The surge in e-commerce imports, particularly from China, is posing a major challenge for U.S. Customs and Border Protection (CBP). A key factor is the increased de minimis threshold, which raised the duty-free exemption for low-value shipments to $800 in 2016. This has fueled a dramatic rise in e-commerce imports, overwhelming CBP’s capacity to effectively screen them. 

These concerns stem from the potential security risks associated with such a large volume of unchecked goods. Counterfeit products, fentanyl, and even goods made with forced labor are more easily entering the U.S. under the relaxed de minimis system. Furthermore, CBP has suspended several customs brokers for failing to properly classify and value goods or for late data filing, suggesting some may be exploiting loopholes in the system. 

The sheer volume of e-commerce shipments has overwhelmed CBP, leading to delays and prompting them to crack down on non-compliant brokers. Adding to the complexity is the Entry Type 86 program, designed to expedite clearance for low-value shipments. However, the program has faced issues with inaccurate or incomplete data from filers, while brokers struggle to comply with stricter filing requirements. 

This situation has also drawn the attention of lawmakers. Proposals are being considered to limit the de minimis benefit for Chinese imports or require more data for low-value shipments altogether. These proposals reflect concerns that China is exploiting the de minimis system to undercut U.S. businesses. However, increased scrutiny and potential changes to the system could raise costs for e-commerce businesses and consumers, particularly small businesses that operate on tight margins. 

Finding a balance between security concerns and facilitating legitimate e-commerce is crucial. Potential solutions include improved data sharing between e-commerce platforms, sellers, and CBP. This could help identify suspicious shipments more effectively. Furthermore, developing risk profiles for e-sellers would allow CBP to focus enforcement efforts on those with a higher likelihood of non-compliance. Standardizing data requirements across different import types would also simplify compliance for brokers and sellers. 

Ultimately, addressing the challenges of e-commerce imports requires a multi-faceted approach. Improved enforcement, data sharing, and clear regulations are all essential to ensure a balance between security, trade facilitation, and fair competition in the e-commerce landscape. 

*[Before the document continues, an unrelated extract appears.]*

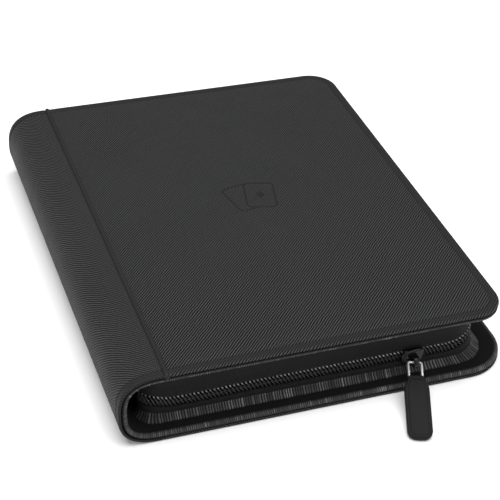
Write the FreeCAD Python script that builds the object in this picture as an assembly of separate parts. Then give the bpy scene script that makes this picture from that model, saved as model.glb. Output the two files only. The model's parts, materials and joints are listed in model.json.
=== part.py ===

Ocean Freight Costs Poised to Exceed Red Sea Crisis Highs in June 

The global ocean freight market is expected to undergo a significant cost increase in June, potentially exceeding the peak rates observed during the Red Sea crisis. This development is attributed to a confluence of factors creating a challenging environment for shippers. 

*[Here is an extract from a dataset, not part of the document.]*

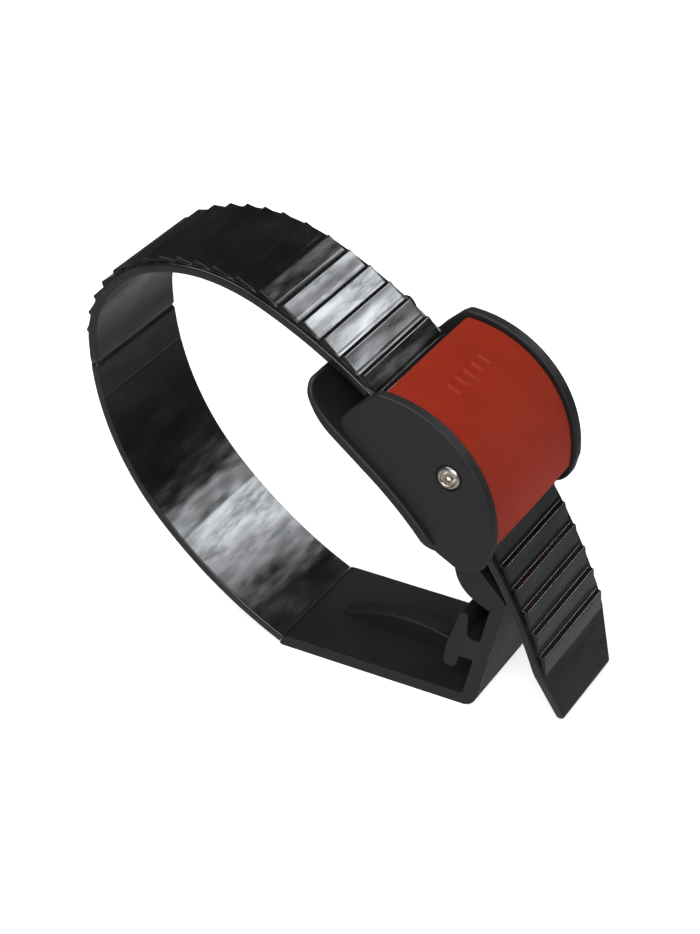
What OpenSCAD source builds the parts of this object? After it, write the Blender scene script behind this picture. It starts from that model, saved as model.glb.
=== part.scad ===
// Ratchet band tourniquet: a toothed plastic band closes round a limb through a buckle.
// A pressed lever lifts the pawl off the teeth and lets the band run back.
// X runs along the limb plate towards the band's tail, +Z is up, Y is the band's width.
// The origin is on the limb plate's underside, near the middle of its length.

/* [Band] */
// Width of the band
band_w = 25; // [20:1:28]
// Thickness of the band at its smooth edges
band_t = 1.6; // [1.4:0.1:1.8]
// Width of the strip left smooth at each side of the teeth
tooth_inset = 1; // [0.6:0.1:2]
// Distance from one tooth to the next, except on the finer teeth of the anchored half
pitch = 4.3; // [4:0.1:4.5]
// Number of teeth
tooth_count = 31; // [22:1:31]
// Height of the tooth tips above the band's inner face
tip_lift = 2.6; // [2.4:0.1:2.8]
// Height of the floor between the teeth above the band's inner face
floor_lift = 1.75; // [1.7:0.05:1.9]

/* [Buckle] */
// Width of the limb plate and of the upright wall
plate_w = 24.8; // [22:0.2:26]
// Thickness of the limb plate
plate_t = 2.2; // [1.8:0.1:2.6]
// Width of the buckle's shell
shell_w = 36.4; // [35.2:0.2:40]
// Thickness of the buckle's shell
shell_t = 1.8; // [1.4:0.1:2.2]
// Distance between the two cheeks
cheek_gap = 30.1; // [29:0.1:31]
// Thickness of each cheek
cheek_t = 2.1; // [2:0.1:2.5]
// Radius of the cheeks' curved edge
cheek_r = 21.4; // [21.2:0.1:21.8]

/* [Lever] */
// Width of the release lever
lever_w = 29.8; // [28:0.1:29.9]
// Radius of the lever's outer face
lever_r = 20.8; // [20.4:0.1:21]
// Thickness of the lever's shell
lever_t = 1.6; // [1.2:0.1:1.7]

/* [Rivet] */
// Radius of the rivet's shank
rivet_r = 1.5; // [1.2:0.05:1.5]
// Radius of the rivet's head
rivet_head_r = 2.1; // [1.9:0.05:2.7]
// Radius of the hole through the rivet
rivet_bore_r = 0.7; // [0.5:0.05:1]

/* [Hidden] */
$fn = 72;

// The band's inner face, from the limb plate round the limb to the tail.
// Each row is one arc: its length and the angle it turns through.
band_start = [-20, 2];
band_heading = 154.5;
band_arcs = [[30, 22], [34.5, 41.5], [20.5, 68], [13.5, 30], [10, 16.5], [78, 47.5], [10, 0]];
band_len = 196.5;
tip_len = 10;
tip_taper = 3;
// Band length where the last tooth's notch starts
last_notch = 182.9;
// Links of the band, the teeth on each, and the gap left before the tooth at a hinge
link_count = 8;
link_teeth = 3;
hinge_gap = 0.6;
// Radii of a link's round nose and of the socket it turns in
nose_r = band_t / 2 - 0.04;
socket_r = band_t / 2 + 0.06;
link_len = link_teeth * pitch;
// Finer teeth on the links past the first one
fine_teeth = 4;
fine_pitch = link_len / fine_teeth;
// The tail's tooth at its hinge behind the buckle, and where that hinge lies
hinge_tooth = 17;
first_hinge = last_notch - hinge_tooth * pitch;
// A tooth: flat floor, then the locking wall, then the ramp to the next floor
tooth_floor = 0.73;
tooth_wall = 0.52;
anchor_gap = 0.3;

pivot = [14.1, 47.8];
lever_c = [1, 38.2];
pivot_play = 0.05;
rivet_play = 0.03;
slide_gap = 0.15;
hub_r = 2.9;
cheek_in = cheek_gap / 2;
cheek_out = cheek_in + cheek_t;
head_sink = 0.5;
head_t = 0.75;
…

  • Persistent Red Sea Tensions: The ongoing conflict in the Red Sea continues to disrupt established trade routes, impacting global supply chains. 
  • Port Congestion Challenges: Ports worldwide are experiencing persistent congestion, leading to delays and bottlenecks in the movement of goods. 
  • Pre-Peak Season Rush: As the peak season for shipping approaches, shippers are accelerating cargo movement, further straining available capacity. 

The anticipated cost increase will be most pronounced on major trade routes, particularly those connecting the Far East to the United States and Europe. Spot rates, which have surged for 10 consecutive weeks, according to ShippingWatch reporting, are projected to experience another significant rise. For instance, forecasts suggest a 57% increase in spot rates from the Far East to the US West Coast in June compared to May. 

These developments are already impacting shippers. Even those with established long-term contracts are facing the possibility of “cargo rolling,” where shipping lines delay the movement of their cargo. Additionally, freight forwarders are encountering new surcharges and pressure to utilize more expensive expedited shipping options. 

While there may be a possibility of slight improvement in the coming months, the near-term outlook for shippers remains challenging. The global ocean freight market is likely to experience a period of heightened costs and disruptions before a return to normalcy. 

Procurement Chiefs Prioritize Cost Savings in Uncertain Economic Climate 

A recent survey by The Hackett Group reveals a shift in priorities for procurement executives. According to their “CPO Agenda” report, cost savings have risen to the top of the list for 2024, a shift not seen since 2021. This renewed focus coincides with growing economic uncertainty, fueled by factors like the war in Ukraine and ongoing inflation. 

The report underscores the proactive approach procurement teams are taking. Survey data indicates 75% of participants have developed plans to improve data and reporting – a key area for cost reduction. Hackett Group research further suggests a strong link between technology adoption and cost savings. Businesses deemed “technologically advanced” by the report enjoyed 96% higher savings compared to their less tech-savvy counterparts. 

While cost reduction is the primary focus, the survey also highlights planned advancements in other areas. Over half of the participants indicated plans for improved strategic sourcing and supplier relationship management, suggesting a focus on long-term value creation alongside short-term cost savings.